April 26, 2005 -- Howard Benedict, 77, known as the "dean" of space reporting and former Executive Director of the Astronaut Scholarship Foundation, died Monday, April 25, at his Florida home.

In the early years of the United States space program, Benedict introduced generations to space exploration, covering more than 2,000 missile and rocket launches as the senior aerospace writer for The Associated Press.

He covered the first 65 U.S. human space flights, from Alan Shepard's Mercury mission in 1961 to the 34th Space Shuttle mission in 1990, for 31 of the 37 years he worked for the wire service.

"Howard Benedict's professional life recorded the manned space program from its earliest days. Always fair and objective, his coverage became the standard for America and indeed for the world," said former U.S. Senator John Glenn and the first astronaut to orbit the Earth. "Howard became a loyal and wonderful, personal friend to me and to all the astronauts."

Benedict authored three books about the space program (NASA: A Quarter Century of Space Achievement in 1984; NASA: The Journey Continues in 1989; and At Home in Space in 1995) and in 1994 cowrote Moon Shot: The Inside Story of America's Race to the Moon with fellow reporter Jay Barbree and astronauts Alan Shepard and Deke Slayton.

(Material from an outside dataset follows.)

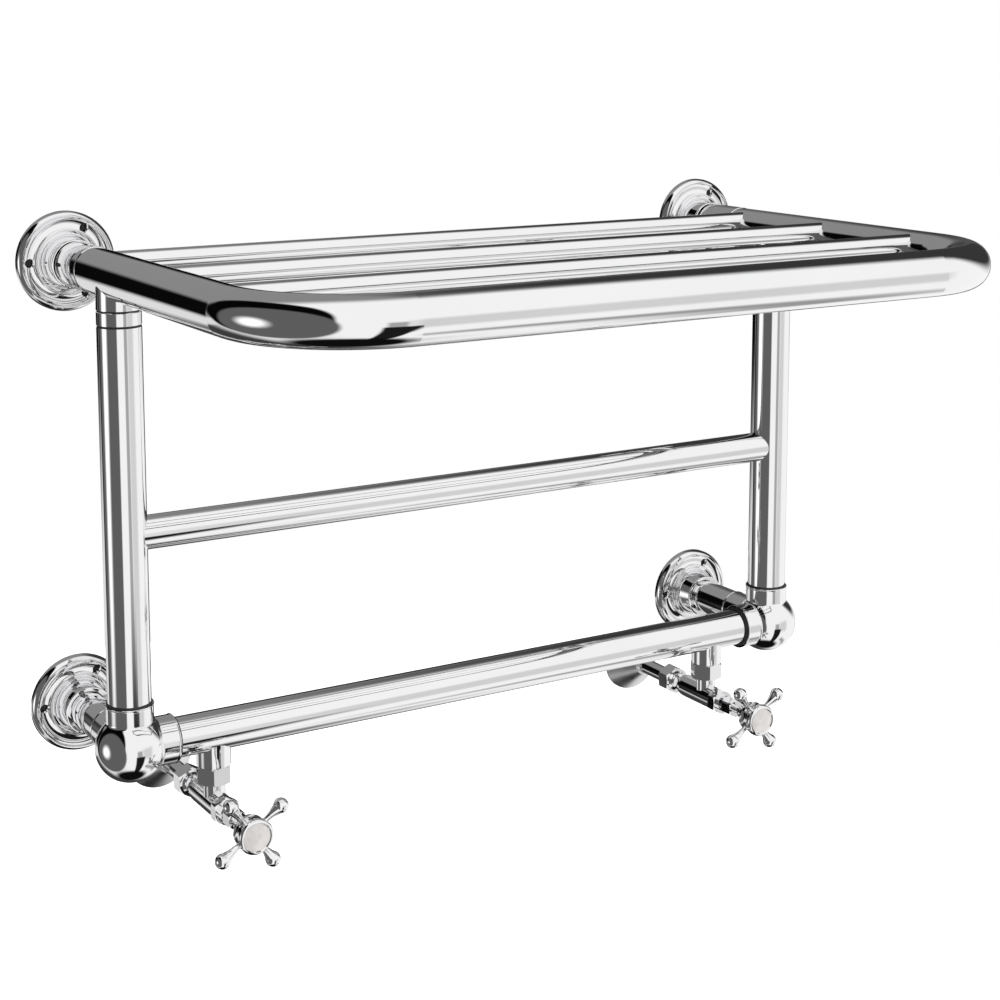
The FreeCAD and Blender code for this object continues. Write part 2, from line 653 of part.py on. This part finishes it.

In 1992, Benedict began inspiring a new generation by providing educational opportunities for college engineering and science students offered through the Astronaut Scholarship Foundation. He retired as Executive Director of the ASF in 2004, but continued to serve on their Board of Directors.

"Howard's unwavering devotion and support of the foundation is a tribute to a man that that will live on for years. ASF is what it is today in great part to Howard and his steadfast dedication to the astronauts, their legacy and the scientists of the future that benefited from his many years of work," said astronaut James Lovell, ASF Chairman Emeritus. "We have not only lost a friend but we have lost a true champion."

One hundred and ninety six students reaped the benefit of Benedict's work. Under his tenure, the ASF disbursed over $2 million in scholarships.

"His work will live on as we continue with the programs that he and the other Mercury astronauts have initiated," said astronaut Owen Garriott, the Foundation Chairman.

Benedict is survived by his wife, Joy. Memorial service arrangements were pending.